4.2. Le cabotage consécutif

L'article 3, paragraphe 3, du règlement dispose que « pour les navires de transport de marchandises jaugeant plus de 650 tonnes brutes et pratiquant le cabotage avec les îles, lorsque le voyage concerné suit ou précède un voyage à destination d'un autre Etat ou à partir d'un autre Etat, toutes les questions relatives à l'équipage relèveront, à partir du 1er janvier 1999, de la responsabilité de l'Etat dans lequel le navire est immatriculé (Etat du pavillon) ».

La Commission estime que les règles du pavillon ne doivent s'appliquer que lorsque des marchandises sont effectivement transportées au cours de la partie internationale du voyage qui suit ou précède la partie nationale du voyage.

En effet, dans le cas contraire, les armateurs pourraient contourner les règles de l'Etat d'accueil en ajoutant un voyage international fictif à leur trajet de cabotage insulaire.
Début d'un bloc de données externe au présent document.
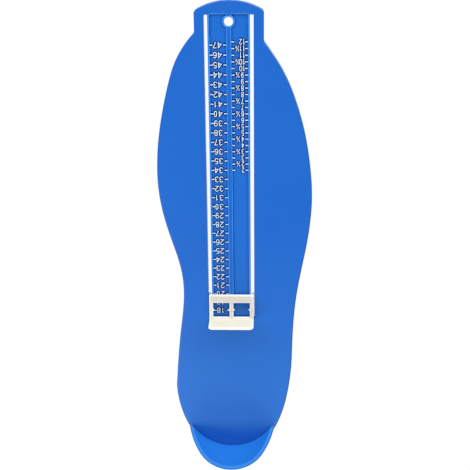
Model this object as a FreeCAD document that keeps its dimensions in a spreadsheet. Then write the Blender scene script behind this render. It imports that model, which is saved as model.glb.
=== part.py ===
import FreeCAD, Part
import Sketcher
import math
import os

# Foot measuring device: a foot-shaped plate with a heel cup, a size slider
# that runs in two slots, and two size scales of raised marks.
#
# Construction coordinates, in millimetres:
#   X = 0 is the centre line of the scale panel
#   Y grows towards the toe end; Y = size number x Paris point on the EU scale
#   Z = 0 is the top surface of the plate
# Each sub-part's Placement then moves it so that the origin is at the centre
# of the bounding box, on the surface that the device lies on.

V = FreeCAD.Vector
os.makedirs("parts", exist_ok=True)
doc = FreeCAD.newDocument("foot_measure")

# ---------------------------------------------------------------- dimensions
sheet = doc.addObject("Spreadsheet::Sheet", "Dimensions")
rows = [
    # where the construction origin lies in the finished part's frame
    ("origin_x", -3.190), ("origin_y", -172.435), ("origin_z", 8.0),
    # plate: a shallow tray, open underneath
    ("tray_depth", 8.0), ("tray_wall", 2.2), ("plate_edge_round", 0.9),
    ("tab_left_x", -23.3), ("tab_right_x", 23.75), ("tab_corner_round", 3.5),
    ("tab_arc_radius", 45.0), ("tab_arc_x", 0.15), ("tab_tip_y", 342.7),
    ("neck_round", 3.0), ("neck_left_y", 321.8), ("neck_left_angle", 41.4),
    ("neck_right_y", 315.6), ("neck_right_angle", 38.5),
    ("heel_flange_y", 3.5),
    # scale panel
    ("paris_point", 6.6667), ("uk_step", 8.873),
    ("slot_inner_x", 14.3), ("slot_outer_x", 16.8),
    ("slot_low_y", 112.9), ("slot_high_y", 333.3),
    ("column_inner_x", 1.7), ("column_outer_x", 12.95),
    ("column_low_y", 113.4), ("column_high_y", 333.6), ("column_depth", 1.2),
    ("panel_backing", 0.8), ("land_round", 0.6),
    # hanging hole in its ring
    ("hang_hole_y", 328.8), ("hang_hole_radius", 3.1), ("hang_ring_radius", 4.3),
    ("hang_hole_round", 0.3),
    # ribs under the plate
    ("rib_drop", 7.2), ("rib_width", 1.5), ("rail_width", 1.6),
    ("heel_rib_y", 40.0), ("arch_rib_y", 77.0),
    ("side_rib_first", 150.0), ("side_rib_pitch", 45.0),
    ("panel_rib_x", 7.0), ("ejector_radius", 2.5), ("ejector_depth", 0.15),
    # heel cup
    ("cup_centre_x", -0.61), ("cup_centre_y", 41.84), ("cup_inner_radius", 34.66), ("cup_wall", 2.65),
    ("cup_lean", 0.088), ("cup_spread", 132.0), ("cup_sections", 45),
    ("cup_root", -2.0), ("cup_sink", -0.35),
    ("cup_floor_round", 0.25), ("cup_rim_round", 0.9),
    # slider, at rest
    ("pointer_y", 121.3), ("slider_half_width", 16.35),
    ("slider_toe_y", 133.1), ("slider_heel_y", 112.1),
    ("slider_lift", 0.3), ("slider_plate", 1.8), ("slider_corner_round", 0.8),
    ("window_inner_x", 1.4), ("window_outer_x", 13.6),
    ("window_low_y", 115.6), ("window_high_y", 127.0),
    ("pointer_reach", 1.0), ("pointer_half_base", 0.8),
    ("stop_thick", 2.0), ("stop_top", 17.3), ("stop_corner_round", 3.4),
    ("stop_foot_round", 1.0), ("slider_edge_round", 0.6),
    ("window_round", 0.45), ("stop_edge_round", 0.7),
    ("leg_thick", 1.3), ("leg_low_y", 114.6), ("leg_high_y", 132.6),
    ("leg_reach", 5.2), ("hook_tip_x", 14.0), ("hook_top", 3.35),
    ("hook_land", 0.5), ("hook_low_y", 118.6), ("hook_high_y", 128.6),
    # size marks
    ("mark_height", 0.45), ("tick_width", 0.72), ("tick_length", 2.0),
    ("eu_first", 18), ("eu_last", 47), ("uk_first", 2), ("uk_last", 12),
    ("uk_first_on_eu", 34),
    ("eu_digit_height", 4.2), ("eu_digit_width", 2.5), ("eu_digit_pitch", 3.15),
    ("eu_stroke", 0.52), ("eu_number_x", -7.8),
    ("uk_digit_height", 3.9), ("uk_digit_width", 1.9), ("uk_digit_pitch", 2.15),
    ("uk_stroke", 0.45), ("uk_number_x", 9.1), ("uk_half_x", 6.0),
    ("half_height", 3.8), ("half_width", 2.9), ("half_stroke", 0.38),
]
D = {}
for n, (alias, value) in enumerate(rows, start=1):
    sheet.set("A%d" % n, alias)
    sheet.set("B%d" % n, str(value))
    sheet.setAlias("B%d" % n, alias)
    D[alias] = float(value)
doc.recompute()

# Half-breadths of the plate at stations along its length (x, y). The outline
# is an asymmetric left sole: the left edge has its corner at the heel, the
# right edge swells at the ball of the foot.
LEFT_HEEL = [(-33.0, 22.7), (-36.5, 30.0), (-39.2, 38.0), (-41.4, 48.0), (-42.4, 59.0)]
LEFT_SIDE = [(-42.4, 59.0), (-40.7, 80.0), (-38.6, 100.0), (-36.0, 120.0), (-35.1, 138.0),
             (-37.2, 155.0), (-42.0, 172.0), (-47.2, 190.0), (-50.3, 206.0), (-51.5, 222.0),
             (-50.8, 240.0), (-48.8, 256.0), (-45.7, 272.0), (-41.75, 288.0), (-37.4, 301.0),
             (-32.0, 311.0)]
RIGHT_SIDE = [(32.7, 22.7), (35.9, 30.0), (38.6, 38.0), (41.1, 48.0), (43.1, 60.0),
              (44.6, 75.0), (45.1, 92.0), (45.9, 112.0), (47.8, 132.0), (51.1, 152.0),
              (54.8, 172.0), (57.1, 190.0), (57.9, 206.0), (57.1, 222.0), (54.8, 240.0),
              (51.1, 258.0), (46.3, 274.0), (40.8, 288.0), (34.5, 300.0), (27.8, 310.0)]
# Places of the ejector pin marks under the plate.
EJECTORS = [(-19.0, 27.0), (19.0, 27.0), (-27.0, 58.0), (27.0, 58.0), (-26.0, 94.0), (27.0, 94.0),
            (-26.0, 130.0), (30.0, 130.0), (-28.0, 172.0), (36.0, 172.0), (-35.0, 217.0), (40.0, 217.0),
            (-34.0, 262.0), (36.0, 262.0), (-26.0, 297.0), (25.0, 297.0)]
# Side view of the heel cup's rim: height above the plate against Y.
RIM_PROFILE = [(-2.0, 31.1), (2.5, 28.5), (5.0, 26.5), (8.1, 23.9), (12.3, 18.8), (17.3, 11.8),
               (20.7, 6.8), (24.3, 1.2), (26.2, -1.5)]


# ------------------------------------------------------------------- helpers
def bind(obj, prop, expression):
    obj.setExpression(prop, expression)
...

C'est pourquoi la Commission a accepté que les Etats membres continuent à appliquer les règles de l'Etat d'accueil lorsque le voyage international qui suit ou précède le cabotage insulaire se fait sur lest. La Commission estime néanmoins que les règles de l'Etat du pavillon peuvent s'appliquer au navire communautaire qui effectue un voyage de cabotage insulaire après avoir fait un voyage fonctionnellement et commercialement autonome en provenance ou à destination d'un autre Etat, et accomplit, pour se rendre au port de chargement du voyage de cabotage insulaire, un trajet sur lest suffisamment court et accessoire pour qu'en pratique le voyage de cabotage insulaire suive bien ou précède bien un voyage international.

Les règles d'équipage applicables lorsque le navire concerné remplit des obligations de service public sont précisées au point 5.3.2.2.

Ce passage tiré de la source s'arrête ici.